To be alive is to see and be willing to take out the old in favor of the new. To adapt. To change. To be righteous, as the psalmist says, is to be a palm tree: flexible, but rooted.
To be alive is to feel conflict and pain. But every one of our readings this morning speaks of being alive in a unique way: that change and even death are painful parts of life, but they aren’t the end of everything the way that our brains may say that they are. That God compares God’s kingdom to things that grow not because the kingdom dies, but because God has redeemed life and death and change and pain. That being alive is a struggle, but God has made the struggle holy by promising that we will not be alone — that God tends us through the struggle, sends us nourishment along the way, and watches us grow.
While being a stoic machine might mean seeming strong, and while feelings may be inconvenient and uncomfortable for entire seasons of our lives, we were created for freedom and adaptation and love and life. We were not created for robotic answers to questions political or relational.
Because we are so much more alive when we embrace life for all that it is, realizing that even the worst of it all is redemptive, even if clouds obscure the view.

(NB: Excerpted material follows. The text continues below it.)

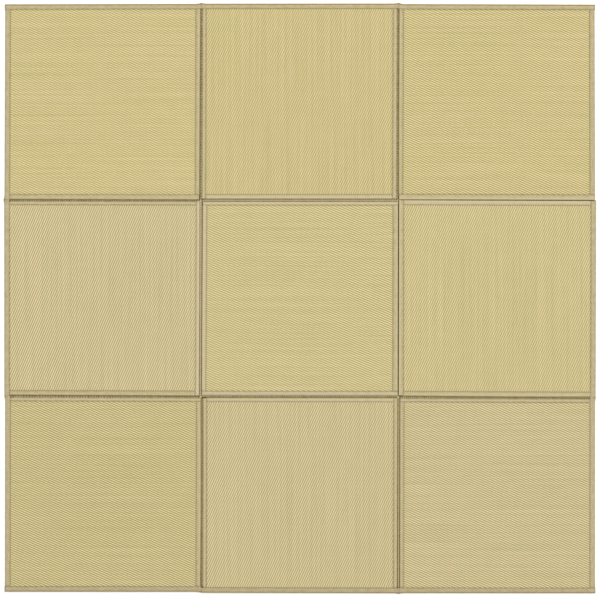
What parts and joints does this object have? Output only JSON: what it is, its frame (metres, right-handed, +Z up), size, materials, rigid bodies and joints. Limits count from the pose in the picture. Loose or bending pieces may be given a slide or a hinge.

In other words, yes, you can go through life like a robot, but you won’t really be alive and your Olive Garden commercials will be terrible and that your life’s motto will simply be “When you’re here, you’re here.”
No. Welcome to the church, where we gather around a different kind of table with the one who showed us how to really be alive. Where we challenge each other to be free and whole and adaptive, where we support each other when it’s painful, where we struggle with things like truth and justice and basic humanity, where we give and receive comfort and nourishment an grow strong together.
Because, to borrow a phrase a real human wrote, when you’re here, you’re family. Amen.